Just to clarify, the 50k already in bank is cash that does not need to be put into super as it was generated sole trader, before I became a company therefor I need to know how to invest that extra 50k.

Thanks.


----------



## pixel (17 October 2013)

*Re: 50k in bank, want to invest it.*



ozi stocker said:


> Hi Country Lad,
> 
> Thanks for the reply. I agree, Australian Super might be the way to go. I already have some small funds in there from a previous employment.
> 
> ...




Have you considered Managed Funds?
From AMP to Zurich, they all offer products, one of which should suit your objectives and don't require more than an occasional performance checkup. At your age, you're probably sufficiently risk-tolerant to opt for Growth?

Without Prejudice, one random example I've bookmarked:
http://www.zurich.com.au/content/zurich_au/individuals/investments/find_a_fund.html


----------



## waimate01 (17 October 2013)

*Re: 50k in bank, want to invest it.*



ozi stocker said:


> Just to clarify, the 50k already in bank is cash that does not need to be put into super as it was generated sole trader, before I became a company therefor I need to know how to invest that extra 50k.




Have you got all your tax from sole trading paid up, or does part of that 50k actually belong to the tax man? 

Got any credit card debt, car loan, any other debt? Paying down debt gives you some of the highest and most reliable return.


----------



## Vixs (17 October 2013)

*Re: 50k in bank, want to invest it.*



waimate01 said:


> Have you got all your tax from sole trading paid up, or does part of that 50k actually belong to the tax man?
> 
> Got any credit card debt, car loan, any other debt? Paying down debt gives you some of the highest and most reliable return.

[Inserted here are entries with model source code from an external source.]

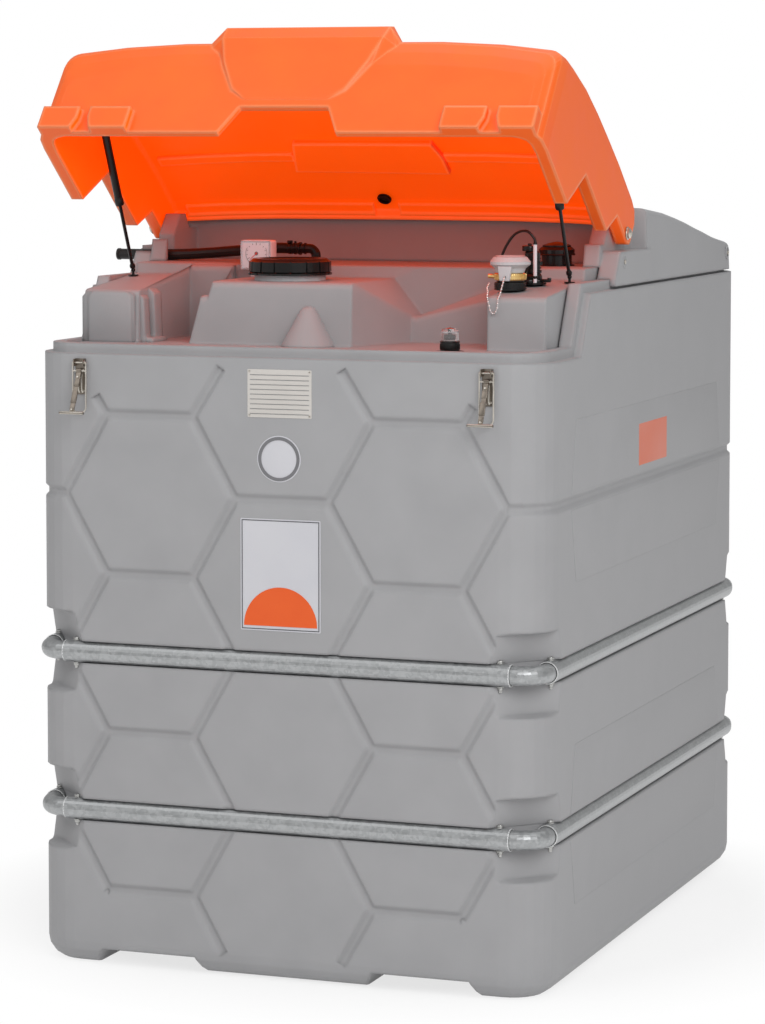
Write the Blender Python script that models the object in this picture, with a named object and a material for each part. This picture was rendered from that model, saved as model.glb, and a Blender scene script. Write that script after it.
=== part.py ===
"""Bunded diesel fuel tank with a hinged hood, modelled at its real size.

Metres, +Z up. The origin is the centre of the footprint on the ground,
the front face looks along -Y, and the hood stands open on its gas struts.
"""
import math

import bmesh
import bpy
from mathutils import Matrix, Vector

# Overall body
WIDTH = 1.180
DEPTH = 1.600
FRONT = -DEPTH / 2
REAR = DEPTH / 2
CORNER_RADIUS = 0.100
CORNER_STEPS = 6
BOTTOM_RADIUS = 0.050
WALL = 0.012
SEAT_GAP = 0.0003
BEYOND = 0.2

# Rim: the ledge and the lip above it step up from front to rear
LEDGE_Z = 1.347
SHOULDER_Z = LEDGE_Z + 0.133
BODY_TOP = SHOULDER_Z + 0.080
ABOVE_ALL = BODY_TOP + 0.340
SLANT_FOOT = 0.258
SLANT_RUN = 0.070
LIP_RISE = 0.021
LIP_INSET = 0.018
LIP_THICKNESS = 0.030
LIP_SHIFT = 0.012

# Tube rings and the pockets at the corners
TUBE_LEVELS = {"lower": 0.344, "upper": 0.692}
TUBE_RADIUS = 0.0242
TUBE_WALL = 0.0032
RAIL_SIDES = 24
TUBE_SETBACK = 0.0176
TUBE_END_X = WIDTH / 2 - 0.077
TUBE_END_Y = DEPTH / 2 - 0.079
TUBE_INSERT = 0.040
BEND_RADIUS = 0.055
POCKET_EDGE_LEG = 0.106
POCKET_LEG = 0.124
POCKET_HALF_HEIGHT = 0.084
POCKET_SLOPE = 0.006
POCKET_STEP = 0.001

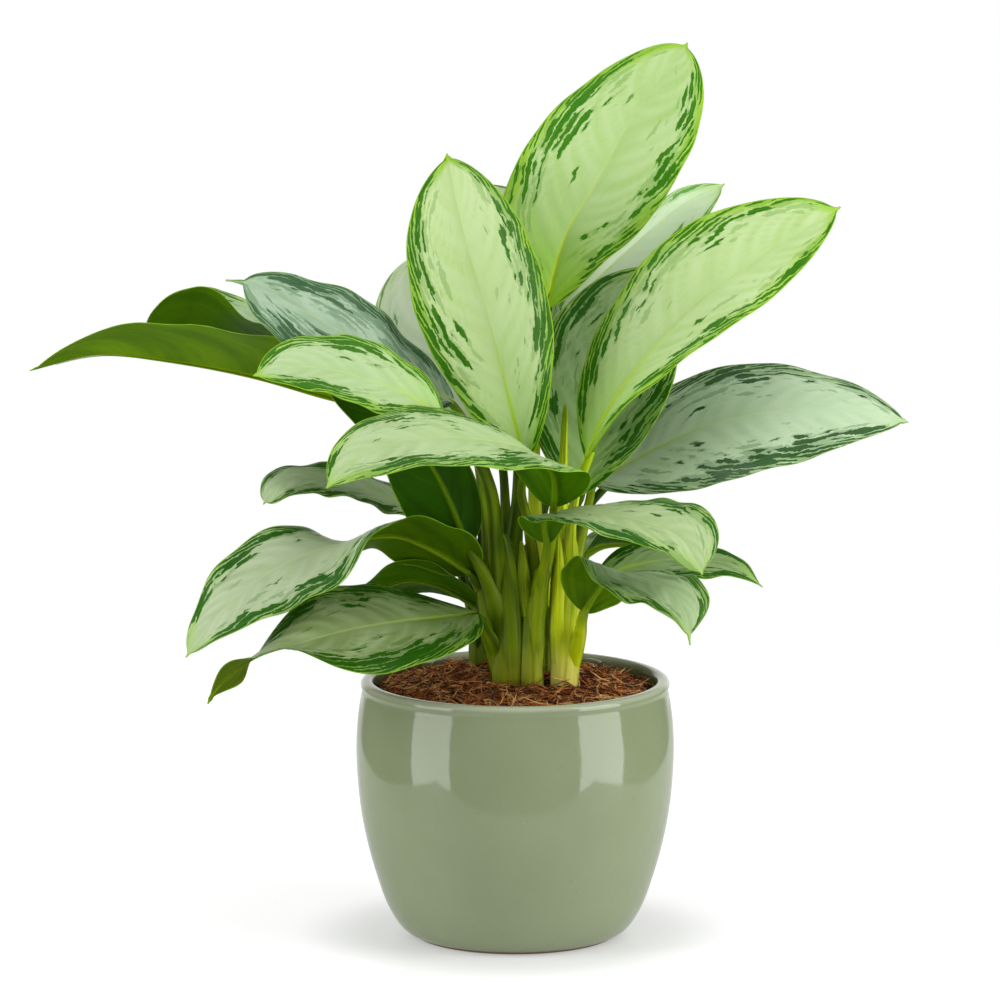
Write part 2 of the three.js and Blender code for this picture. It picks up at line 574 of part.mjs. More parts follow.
function bladeSolid(leaf, grow = 0) {
  const columns = 2 * LEAF_HALF_FACETS + 1;
  const top = [];
  const bottom = [];
  const stations = alongCurve(vectors(leaf.rib), LEAF_STEPS);
  for (const { share, point, tangent } of stations) {
    const side = new THREE.Vector3(...between(leaf.side, share, smoothStep));
    side.addScaledVector(tangent, -side.dot(tangent)).normalize();
    const up = new THREE.Vector3().crossVectors(side, tangent);
    const widest = between(leaf.half, share);
    const fold = between(leaf.fold, share, smoothStep);
    for (let column = 0; column < columns; column += 1) {
      const across = column / LEAF_HALF_FACETS - 1;
      const half = across < 0 ? 0 : 1;
      const [out, rise] = crossSection(Math.abs(across), fold[half], leaf.curl[half]);
      const width = Math.max(widest[half] * outline(share, leaf.shape, leaf.drip), LEAF_EDGE_WIDTH) + grow;
      const place = point.clone().addScaledVector(side, Math.sign(across) * out * width);
      place.addScaledVector(up, rise * width);
      place.addScaledVector(tangent, grow * (share === 1) - grow * (share === 0));
      const thickness = LEAF_THICKNESS / 2 + grow;
      top.push(place.clone().addScaledVector(up, thickness));
      bottom.push(place.clone().addScaledVector(up, -thickness));
    }
  }
  const triangles = [];
  const under = top.length;
  const quad = (a, b, c, d) => triangles.push(a, b, c, a, c, d);
  for (let row = 0; row < LEAF_STEPS; row += 1) {
    for (let column = 0; column < columns - 1; column += 1) {
      const [a, b] = [row * columns + column, row * columns + column + 1];
      const [c, d] = [b + columns, a + columns];
      quad(a, b, c, d);
      quad(under + a, under + d, under + c, under + b);
    }
    const [left, right] = [row * columns, row * columns + columns - 1];
    quad(left, left + columns, under + left + columns, under + left);
    quad(right, under + right, under + right + columns, right + columns);
  }
  const end = LEAF_STEPS * columns;
  for (let column = 0; column < columns - 1; column += 1) {
    quad(column, under + column, under + column + 1, column + 1);
    quad(end + column, end + column + 1, under + end + column + 1, under + end + column);
  }
  return toSolid(indexedGeometry([...top, ...bottom], triangles));
}

// The petiole runs from inside the shoot to the blade, and a little way along under it.
function petioleSolid(leaf, grow = 0) {
  const rib = vectors(leaf.rib);
  const intoBlade = rib[0].clone().lerp(rib[1], PETIOLE_OVERLAP);
  const stations = alongCurve([...vectors(leaf.petiole), rib[0], intoBlade], PETIOLE_STEPS);
  const radiusAt = (share) => evenly(PETIOLE_RADIUS, share);
  return tube(stations, radiusAt, PETIOLE_SIDES, SIDEWAYS, 1, grow);
}

function leafSolid(leaf, grow = 0) {
  return bladeSolid(leaf, grow).add(petioleSolid(leaf, grow));
}

// ---- Assembly

const evergreen = new THREE.Group();
evergreen.name = "potted_chinese_evergreen";

const grownShoots = SHOOTS.map((shoot) => shootSolid(shoot, GAP));
evergreen.add(toMesh(potSolid(), "pot", MATERIALS.glaze));
evergreen.add(toMesh(clearOf(soilSolid(), grownShoots), "potting_soil", MATERIALS.soil));
evergreen.add(toMesh(clearOf(coirSolid(), grownShoots), "coir_mulch", MATERIALS.coir));

// The shoots, and then the leaves, are each cut clear of the pieces before them.
const taken = [];
for (const [i, shoot] of SHOOTS.entries()) {
  evergreen.add(toMesh(clearOf(shootSolid(shoot), taken), shoot.name, MATERIALS.shoot));
  taken.push(grownShoots[i]);
}
for (const leaf of LEAVES) {
  evergreen.add(toMesh(clearOf(leafSolid(leaf), taken), leaf.name, MATERIALS.leaf));
  taken.push(leafSolid(leaf, GAP));
}

export default evergreen;
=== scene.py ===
"""The looks of a potted Chinese evergreen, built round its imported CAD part.

+Z is up and -Y the front. The camera, the studio and the materials are in metres; the plant, its pot and
the coir are in millimetres, as in the CAD source, until make_mesh turns them into metres.
"""

import math
from dataclasses import dataclass
from types import SimpleNamespace

import bpy
import numpy as np
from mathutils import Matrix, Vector


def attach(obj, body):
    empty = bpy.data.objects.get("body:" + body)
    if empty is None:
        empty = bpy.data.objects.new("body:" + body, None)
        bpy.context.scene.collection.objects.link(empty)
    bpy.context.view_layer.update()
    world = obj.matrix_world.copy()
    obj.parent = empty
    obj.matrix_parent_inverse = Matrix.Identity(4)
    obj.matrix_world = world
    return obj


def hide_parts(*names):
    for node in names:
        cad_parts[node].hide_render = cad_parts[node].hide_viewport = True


MM = 0.001

# ---- Camera and studio

CAMERA_PLACE = (-0.010, -5.0, 1.145)
CAMERA_AIM = (-0.010, 0.0, 0.291)
FIELD_WIDTH = 0.658  # what the picture spans at the aim
SENSOR_WIDTH = 36.0

TABLE_FRONT = -0.36  # its near edge, which the pot's glaze mirrors
TABLE_BACK = 1.0
TABLE_HALF_WIDTH = 0.5
TABLE_THICKNESS = 0.03
TABLE_BEVEL = 0.006

TABLE_GREY, TABLE_LIGHT = (0.62, 0.62, 0.62, 1.0), (0.64, 0.64, 0.64, 1.0)
# The table glows, though it is no lamp; seen directly, it glows less near the pot, which paints the soft
# contact shadow round the pot's foot.
TABLE_GLOW = (0.2, 0.32, 0.54)  # in reflections, and as seen directly near the pot and away from it
TABLE_SHADE = (0.09, 0.155)  # the distances from the pot's axis between which that changes
WORLD_FRONT, WORLD_BACK = 0.38, 0.72  # how bright the room is in front of the plant and behind it
WORLD_SIDE = 0.04  # and how bright its sides are in reflections
# How far back, from -1 in front to 1 behind, the light, the mirrored room and the mirrored backdrop change.
LIGHT_TURN, ROOM_TURN, BACKDROP_TURN = (0.35, 0.75), (-0.3, 0.3), (0.8, 0.95)

# Each softbox: its name, azimuth from the front, distance, height of its middle, width, height, power.
SOFTBOXES = [
    ("softbox_left", -62, 1.25, 0.62, 0.70, 1.75, 13),
    ("softbox_right", 64, 1.25, 0.62, 0.80, 1.75, 17.5),
]
TOP_SOFTBOX = (0.0, 0.0, 1.9, 2.2, 13)  # x, y, z, side and power

# ---- The plant's rows, as in the CAD source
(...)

In order of importance in my eyes:

1. Make sure you don't have any outstanding liabilities - that is a valid and very important point that waimate01 made.
2. Is your business sufficiently capitalised? Is the best way to grow your business to invest in it further? Do you have sufficient funds should business be worse than expected for a prolonged period?
3. Do you have any personal debt - car loans, credit cards, mortgage? Eliminate that.

 I wouldn't be in a hurry to invest the money inside super, you won't get to touch it for 30 years so set yourself up for life before worrying about retirement. As a self-employed person in most cases you are under no obligation to make super contributions. You may wish to for the tax deduction if your cashflow allows it, but I wouldn't rush off to do it. Get some advice on that if you haven't already - in your situation you may be obliged to make contributions, or it might be sensible to maximise concessional contributions.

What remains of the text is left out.